4: the gap between the rich and the poor.

Jeff Bezos, CEO of Amazon, and Elon Musk, CEO of Tesla and SpaceX are some of the richest people in the world right now. The year 2020 was for billionaires, rich people got richer and poor people poorer. As referred to earlier, 23 million people lost their jobs, but billionaires’ wealth and net worth skyrocketed after and during Covid-19. According to Time, “The surge in net worth among tech entrepreneurs this year — Inc.’s Jeff Bezos and Tesla Inc.’s Elon Musk both added more than $60 billion to their net worth in 2020, according to the Bloomberg index — has led to increased scrutiny as millions in the U.S. lost their jobs amid a slumping economy. There is a growing gap between the haves and the have-nots because companies that are focused on digital and technology companies like Google, Apple, Amazon, Microsoft, Zoom, Facebook and Netflix, and Tesla whereas, Companies that are focused on older industries may in turn suffer and kept firing employees to make a balance between profit and loss.

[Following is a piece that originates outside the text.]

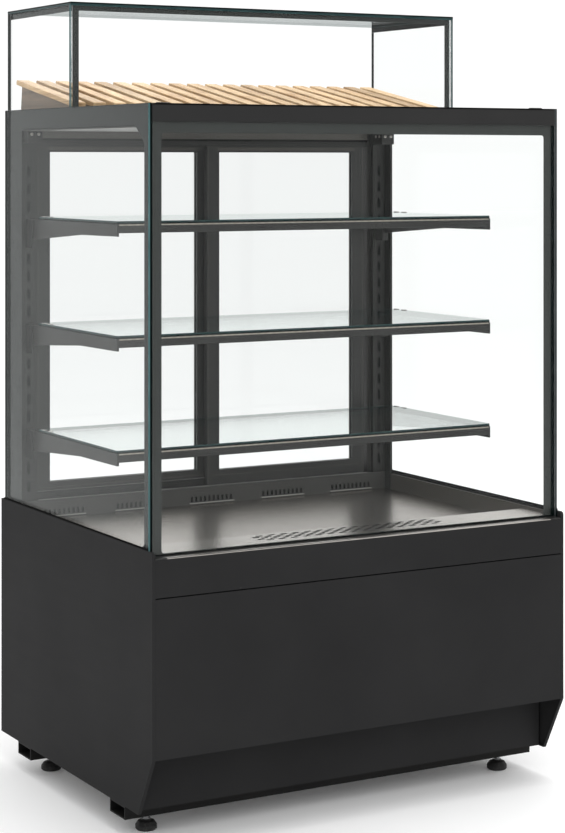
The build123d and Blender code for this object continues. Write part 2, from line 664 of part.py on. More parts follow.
# ---------------------------------------------------------------- sliding doors
for (x0, x1, y0), (w0, w1), label, grip in ((LDOOR, LWIN, "left_door", LDOOR[0] + 13), (RDOOR, RWIN, "right_door", RDOOR[1] - 13)):
    y1 = y0 + DOOR_T
    with BuildPart() as frame:
        with BuildSketch(at_y(y1)):
            rect(x0, x1, DOOR_Z0, DOOR_Z1)
            rect(w0, w1, WIN_Z0, WIN_Z1, mode=Mode.SUBTRACT)
        extrude(amount=DOOR_T)
        with BuildSketch(at_y(y0 + DOOR_T / 2 + 2.5)):
            rect(w0 - 8, w1 + 8, WIN_Z0 - 8, WIN_Z1 + 8)
        extrude(amount=5, mode=Mode.SUBTRACT)
        # finger pull
        with BuildSketch(at_y(y1 + 1)):
            with Locations((grip, 890)):
                RectangleRounded(11, 150, 5)
        extrude(amount=5.5, mode=Mode.SUBTRACT)
        # glide shoes
        with BuildSketch(at_z(TRACK_Z + 0.4)):
            for gx in (x0 + 40, x1 - 40):
                rect(gx - 15, gx + 15, y0 + 3, y0 + DOOR_T - 3)
        extrude(amount=DOOR_Z0 - TRACK_Z - 0.4)
    save(frame, label + "_frame")
    with BuildPart() as pane:
        with BuildSketch(at_y(y0 + DOOR_T / 2 + 2.5)):
            rect(w0 - 8, w1 + 8, WIN_Z0 - 8, WIN_Z1 + 8)
        extrude(amount=5)
    save(pane, label + "_glass")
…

COVID-19 did not only affect people, but it affected the economy as well. We can say the year 2020 was a year for billionaires. Wealthy people got wealthier, whereas ordinary people lost their jobs and were led to the streets. Many experts have expected that even if the vaccine is completed, our lives will never be the same as before. The economy is an unpredictable index because it can be affected by all unforeseeable factors, but the consequences are bigger than just a rate and the number.